The second command, devtools::install_deps(), will install the dependencies for your package only if there is not a cached directory containing the dependencies already available. The first time you run this job should be the only time the build needs to download any dependencies, other than if you add new dependencies (only the new dependencies should need to be installed) or clear the cache (everything would need to be reinstalled).

Next, the devtools::check command builds and checks your package, with output from the tests saved in the ci/logs directory. The last command in the script then checks for failures in the build logs directory and fails the job if any error or warning messages are thrown.

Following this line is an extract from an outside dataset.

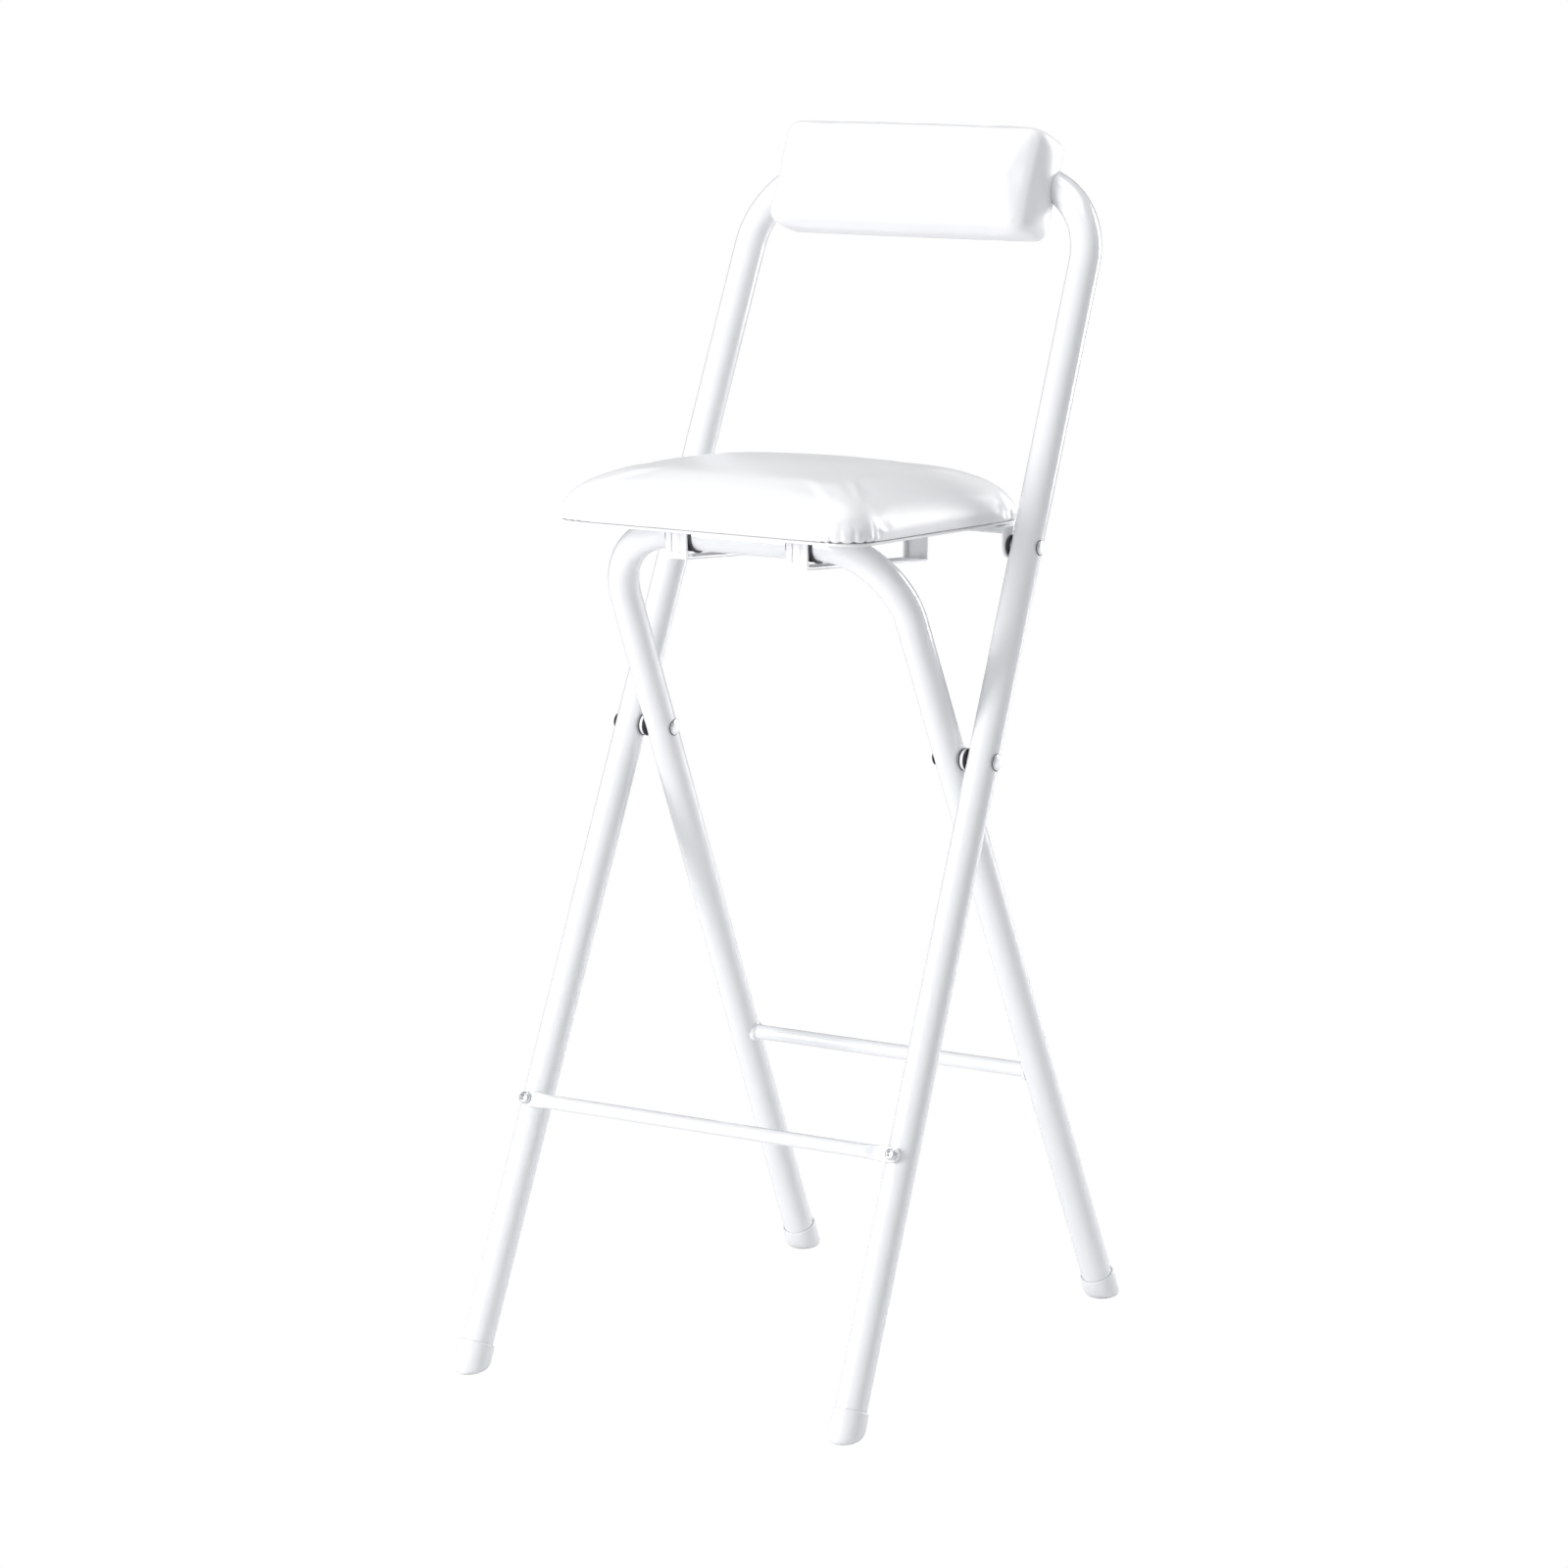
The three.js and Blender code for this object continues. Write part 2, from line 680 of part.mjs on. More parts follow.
function seatBoardPiece() {
  const body = plate(seatHalfWidth - seatBoardInset, -seatFront + seatBoardInset,
    seatRear - seatBoardInset, seatCorner - seatBoardInset, panTop + clearance, boardTop);
  return cut(body, ...screwHoles());
}

// The seat's pad wraps the board and the rim, and its skirt ends on the rim's lip
function seatCushion() {
  const bottom = rimBottom + panWall + clearance;
  const form = pad({
    halfWidth: seatHalfWidth + seatPadOverhang,
    low: -seatFront - seatPadOverhang,
    high: seatRear + seatPadOverhang,
    corner: seatCorner + seatPadTuck,
    bottom,
    edge: panTop + seatPadHeight - seatPadCrown,
    crown: seatPadCrown,
    crownFall: seatPadCrownFall,
    tuck: seatPadTuck,
    waist: seatPadWaist,
    shoulder: seatPadShoulder,
    fullness: seatPadFullness,
    draw: seatPadDraw,
  });
  const panRoom = plate(seatHalfWidth + clearance, -seatFront - clearance, seatRear + clearance,
    seatCorner + clearance, bottom - overrun, panTop + clearance);
  const inset = seatBoardInset - clearance;
  const boardRoom = plate(seatHalfWidth - inset, -seatFront + inset, seatRear - inset,
    seatCorner - inset, panUnder, boardTop + clearance);
  return cut(form, panRoom, boardRoom);
}

// A slab along x whose side is a four-cornered outline with a sloping floor
function slopedSlab(low, high, front, back, drop, top) {
  const across = (x) => [
    new THREE.Vector3(x, front, runnerFloorAt(front) - drop),
    new THREE.Vector3(x, back, runnerFloorAt(back) - drop),
    new THREE.Vector3(x, back, top),
    new THREE.Vector3(x, front, top),
  ];
  return skin([across(low), across(high)]);
}

// The height of the floor on which a glide's sleeve runs
function runnerFloorAt(along) {
  const share = (along - runnerFront) / (runnerBack - runnerFront);
  return runnerFrontFloor + (runnerRearFloor - runnerFrontFloor) * share;
}

// A runner is one strip bent into a long loop, with a screw tab at each end and a rear gusset
function runner(side) {
  const low = runnerInner;
  const high = runnerInner + runnerWidth;
  const front = runnerFront - runnerSheet;
  const back = runnerBack + runnerSheet;
  const loop = slopedSlab(low, high, front, back, runnerSheet, runnerTop);
  const hollow = slopedSlab(low - overrun, high + overrun, runnerFront, runnerBack, 0,
    runnerTop - runnerSheet);
  const strip = block([low, front - runnerTab, runnerTop - runnerSheet], [high, back + runnerTab, runnerTop]);
  const gussetStart = runnerBack - (runnerBack - hingeAlong) / 2;
  const gusset = slopedSlab(low, low + runnerSheet, gussetStart, back, runnerSheet, runnerTop);
  const whole = join(cut(loop, hollow), strip, gusset);
  const holes = [screwPlaces.runner_screw_front, screwPlaces.runner_screw_rear].map(([x, y, z]) =>
    bar('z', z - overrun, runnerTop + overrun, screwDiameter + 2 * clearance, [x, y, 0]));
  return mirrored(cut(whole, ...holes), side);
}

// A hinge bracket: a plate on the pan, an arm that steps down under the rim, and an ear beside the tube
function hingeBracket(side) {
  const low = hingeAlong - bracketLength / 2;
  const high = hingeAlong + bracketLength / 2;
  const top = panUnder - clearance;
  const armTop = rimBottom - clearance;
  const foot = block([bracketInner, low, top - bracketSheet], [riserInner + bracketSheet, high, top]);
  const riser = block([riserInner, low, armTop - bracketSheet], [riserInner + bracketSheet, high, top]);
  const arm = block([riserInner, low, armTop - bracketSheet], [earOuter, high, armTop]);
  const flange = block([riserInner, low, armTop - flangeHeight], [earOuter, low + earThickness, armTop]);
  const ear = block([earInner, low, hingeAbove], [earOuter, high, armTop]);
  const earEnd = bar('x', earInner, earOuter, bracketLength, [0, hingeAlong, hingeAbove], roundSides);
  const bore = bar('x', earInner - overrun, earOuter + overrun, rivetDiameter + 2 * clearance,
    [0, hingeAlong, hingeAbove]);
  const holes = [screwPlaces.bracket_screw_front, screwPlaces.bracket_screw_rear].map(([x, y, z]) =>
    bar('z', z - overrun, top + overrun, screwDiameter + 2 * clearance, [x, y, 0]));
  return mirrored(cut(join(foot, riser, arm, flange, ear, earEnd), bore, ...holes), side);
}

// The rivet's tail, held in the ear
function hingeStud(side) {
  const head = earInner - clearance;
  const stud = headedPin(studHead, studHeadHeight, rivetDiameter, earThickness + clearance);
  return mirrored(stud.rotateY(Math.PI / 2).translate(head, hingeAlong, hingeAbove), side);
}

add(backFrame, 'back_frame_tube', backFrameTube(), whitePaint);
add(backFrame, 'front_crossbar', frontCrossbar(), whitePaint);
add(backFrame, 'back_board', backBoard(), plywood);
add(backFrame, 'back_cushion', backCushion(), whiteLeather);
add(legFrame, 'leg_frame_tube', legFrameTube(), whitePaint);
add(legFrame, 'rear_crossbar', rearCrossbar(), whitePaint);
add(seat, 'seat_pan', seatPan(), whitePaint);
add(seat, 'seat_board', seatBoardPiece(), plywood);
add(seat, 'seat_cushion', seatCushion(), whiteLeather);
sides.forEach(([word, side]) => {
  add(backFrame, `front_foot_${word}`, footCap(side, backHalfWidth, -backLean), whitePlastic);
  add(backFrame, `crossbar_bolt_${word}`, crossbarBoltPiece(side), zinc);
  add(backFrame, `crossbar_nut_${word}`, crossbarNut(side), zinc);
  add(backFrame, `back_screw_${word}`, backScrew(side), zinc);
  add(backFrame, `pivot_pin_${word}`, pivotPin(side), zinc);
  add(backFrame, `pivot_spacer_${word}`, pivotSpacer(side), whitePlastic);
  add(backFrame, `hinge_rivet_${word}`, hingeRivet(side), zinc);
  add(legFrame, `rear_foot_${word}`, footCap(side, legHalfWidth, legLean), whitePlastic);
  add(seat, `glide_${word}`, glide(side), darkNylon);
  add(seat, `runner_${word}`, runner(side), whitePaint);
  add(seat, `hinge_bracket_${word}`, hingeBracket(side), whitePaint);
  add(seat, `hinge_stud_${word}`, hingeStud(side), zinc);
  Object.entries(screwPlaces).forEach(([name, place]) => {
    add(seat, `${name}_${word}`, seatScrew(place, side), zinc);
  });
});

export default stool;
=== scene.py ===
import math

import bmesh
import bpy
import numpy as np
from mathutils import Matrix, Vector


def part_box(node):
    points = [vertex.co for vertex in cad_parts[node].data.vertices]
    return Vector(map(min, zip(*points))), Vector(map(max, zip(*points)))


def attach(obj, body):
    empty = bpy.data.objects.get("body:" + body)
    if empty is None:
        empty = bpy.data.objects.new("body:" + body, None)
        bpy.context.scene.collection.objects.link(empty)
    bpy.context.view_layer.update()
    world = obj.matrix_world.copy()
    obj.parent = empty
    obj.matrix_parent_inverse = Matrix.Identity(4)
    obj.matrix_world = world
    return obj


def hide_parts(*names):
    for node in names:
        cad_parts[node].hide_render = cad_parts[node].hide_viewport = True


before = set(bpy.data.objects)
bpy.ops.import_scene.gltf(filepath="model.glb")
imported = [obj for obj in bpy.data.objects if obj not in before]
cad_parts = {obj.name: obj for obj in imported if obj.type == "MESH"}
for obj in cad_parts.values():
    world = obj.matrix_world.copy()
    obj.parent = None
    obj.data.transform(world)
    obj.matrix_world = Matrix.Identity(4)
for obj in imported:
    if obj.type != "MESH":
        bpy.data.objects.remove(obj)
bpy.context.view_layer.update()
scene = bpy.context.scene

# The folding bar stool, in metres, with the ground at z = 0 and the front towards -y.
# Driving sizes of the two hoops, as the frame has them
TUBE_RADIUS = 0.0125
PIVOT_HEIGHT = 0.487
BACK_LEAN = math.radians(24.94)
LEG_LEAN = math.radians(23.12)
BACK_HALF_WIDTH = 0.1672
LEG_HALF_WIDTH = 0.1372
SPLAY_SHARE = 0.0195
BACK_REACH = 0.475
BACK_BEND = 0.069
LEG_REACH = 0.188
LEG_BEND = 0.066
GAP = 0.0003

# Feet and crossbars
FOOT_RADIUS = 0.0141
FOOT_HEIGHT = 0.0235
FOOT_FLOOR = 0.003
FOOT_ROUNDING = 0.0065
FRONT_BAR_RADIUS = 0.0056
REAR_BAR_RADIUS = 0.006
BAR_FLAT = 0.004
BAR_FLAT_WIDTH = 0.012
BAR_FLAT_LENGTH = 0.018
BAR_TAPER = 0.014
BAR_END_TURN = math.radians(80)
FRONT_BAR_REACH = 0.3168
REAR_BAR_REACH = 0.3023
BOLT_HEAD_RADIUS = 0.005
BOLT_HEAD_HEIGHT = 0.0036
BOLT_RADIUS = 0.003
BOLT_SOCKET = 0.0022
NUT_RADIUS = 0.005
NUT_HEIGHT = 0.006
NUT_EDGE = NUT_HEIGHT / 20
NUT_DOME_RADIUS = 0.8 * NUT_RADIUS
NUT_DOME_RISE = 0.7
WELD = 0.003
WELD_FLARE = 0.8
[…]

If no error or warning messages are present, the build passes and the ci/lib directory is then cached on GitLab CI’s server for your project.

Updating .Rbuildignore

Since we created the ci folder inside the project prior to the build, we will need to add it to the .Rbuildignore file so that devtools::check() ignores the created folder and all of the contents inside it. Here is the current .Rbuildignore file for chifishr which contains a line for the created ci folder:

^chifishr\.Rproj$
^\.Rproj\.user$
^LICENSE\.md$
^data-raw$
^README\.Rmd$
^\.gitlab-ci\.yml$
^ci

Checking CI Logs

The version of the chifishr package directory related to this post can be found here. The related CI job output for the last build of this version of the package can be viewed here. Our new lintr test passed (as expected), and the covr output shows we have 100% package coverage. Notice that the job duration is now only 1 minute 24 seconds, down from 12 minutes 28 seconds without caching dependencies!